The Philippine Navy decommissioned the Miguel Malvar-class corvette BRP Sultan Kudarat in a ceremony on Friday, July 5.
One of the few remaining World War II-era naval vessels on active duty, Sultan Kudarat was originally delivered to the US Navy in the autumn of 1944 as the PCE-842-class patrol craft USS PCE-895. It was later renamed USS Crestview after the city of Crestview, Florida, in 1956.

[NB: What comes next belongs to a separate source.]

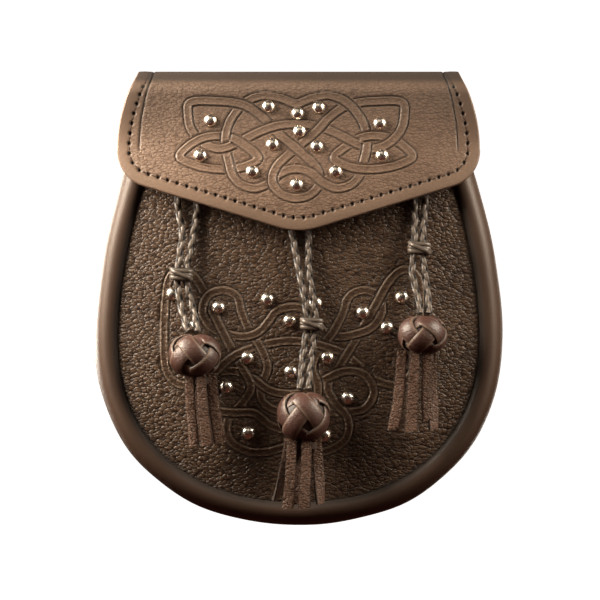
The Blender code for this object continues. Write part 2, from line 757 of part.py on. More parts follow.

The vessel was sold to South Vietnam in 1961 and served in that country's navy as RVNS Đống Đa II. Following the reunification of Vietnam under socialist rule in 1975, Đống Đa II and four other ex-US Navy PCE-842-class vessels and their respective crews escaped to the Philippines.
The Philippine government formally acquired the five South Vietnamese-operated PCE-842-class vessels in 1976 and redesignated them as Miguel Malvar-class corvettes. Đống Đa II was recommissioned as Sultan Kudarat in honour of Muhammad Dipatuan Kudarat, who was Sultan of Maguindanao in the southern Philippines from 1619 to 1671.
Sultan Kudarat had been deployed on maritime security patrols and territorial defence operations, particularly in the waters around the large southern Philippine island of Mindanao, for much of its 43 years of service with the Philippine Navy.